Since it’s unreasonable to expect most C++ programmers to remember the entire arcane rule set for implicit conversions/promotions, what heuristic should programmers use to prevent nasty unsigned surprises like Mr. Kalb’s example? Here is his list of initial candidates:
If you’re trolling this post and you’re a C++ hater, then the first guideline is undoubtedly your choice :). If you’re a C++ programmer, the second two are pretty much impractical – especially since unsigned (in the form of size_t) is used liberally throughout the C++ standard library. (By the way, I once heard Bjarne Stroustrup say in a video talk that requiring size_t to be unsigned was a mistake). The third and fourth guidelines are reasonable suggestions; and those are the ones I use in writing my own code and reviewing the code of others.
At the end of his interesting talk, Mr. Kalb presented his own guideline:
I think Jon’s guideline is a nice, thoughtful addition to the last two guidelines on the previous chart. I would like to say that “Don’t use “unsigned” for quantities” subsumes those two, but I’m not sure it does. What do you think?
I agree it was a thoughtful talk, although the fact that we have size_t everywhere does make the advice a bit troublesome. Chandler’s undefined behavior talk made a more interesting case. Around 40 minutes in: https://youtu.be/yG1OZ69H_-o?t=39m41s he gives an interesting example where using an unsigned type as an index results in an optimization pessimization. This is more convincing case but I had a problems godbolting an idiomatic example using containers and size_t or uint32_t that had a similar issue.
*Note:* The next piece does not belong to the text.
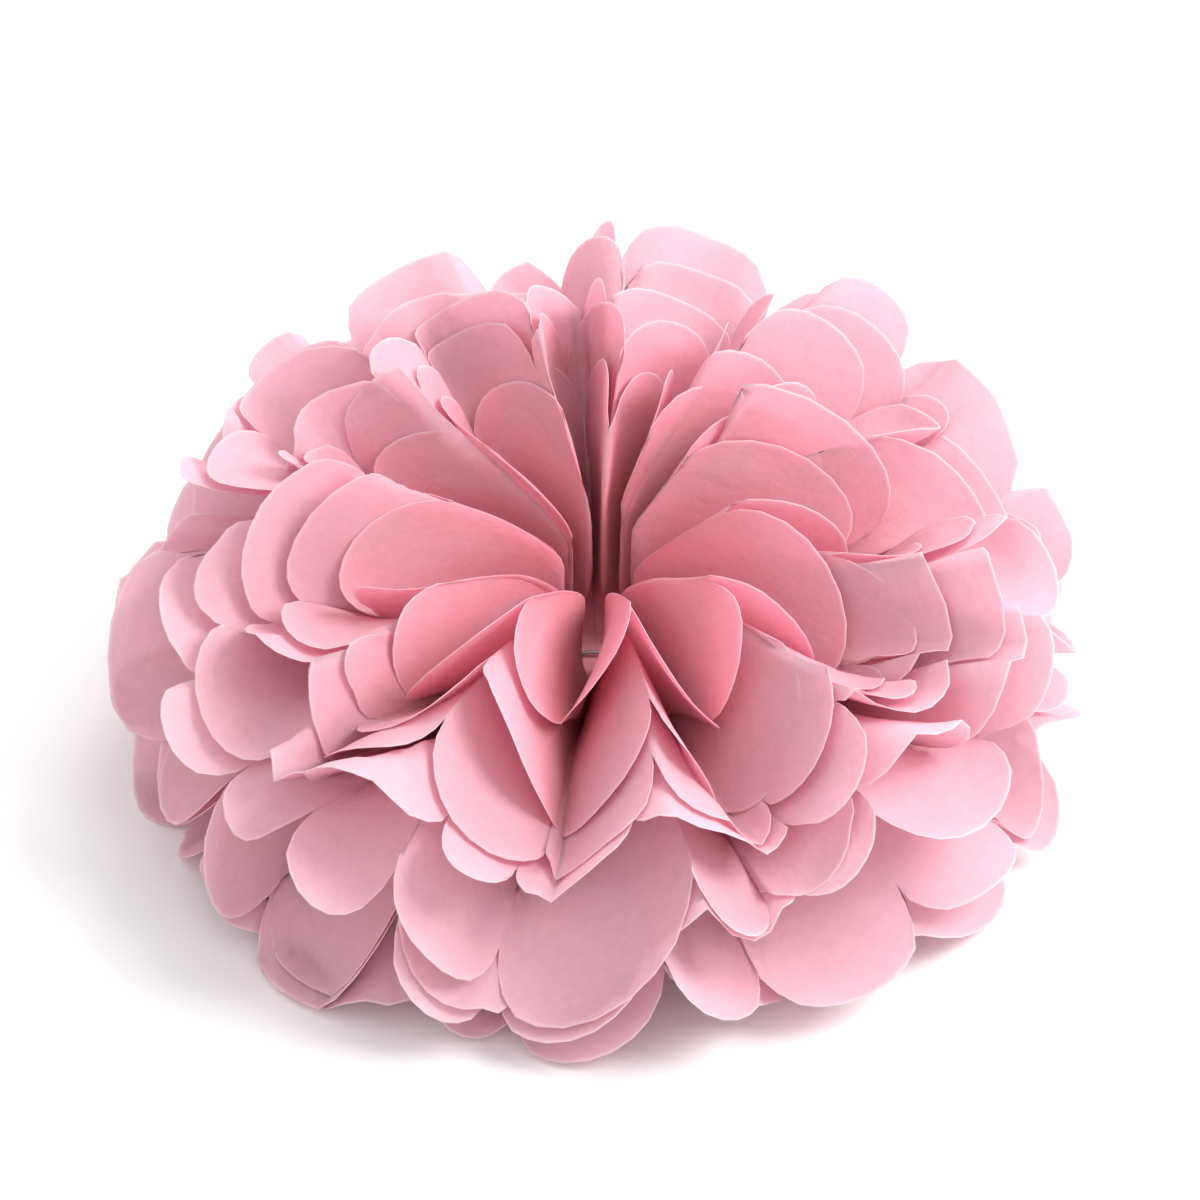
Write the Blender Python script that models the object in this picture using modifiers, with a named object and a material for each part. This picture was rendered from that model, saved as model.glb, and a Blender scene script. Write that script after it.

Typo: it’s “Jon Kalb”, not “John Kalb”.
I fixed it. Thanks 🙂
I think you missed it in one case: “I think John’s guideline…” and in the tags.
Fixed ’em. 🙂
implicit casts, the root of all evil 😉
Not all evil, just a lot of evil. 🙂
I’ve been playing with foonathan’s type_safe library, which promises to fix both the mixing of unsigned/signed and the pessimistic optimization problems.
I follow the rule of never using unsigned types (unless you absolutely have to). The biggest problem with this is when you have to call the size() member of the standard containers and you get back a size_t. To get around this problem I use a simple template function to cast it to the signed type I want. So instead of using the ugly:
I use
which (at least to me) is slightly less ugly.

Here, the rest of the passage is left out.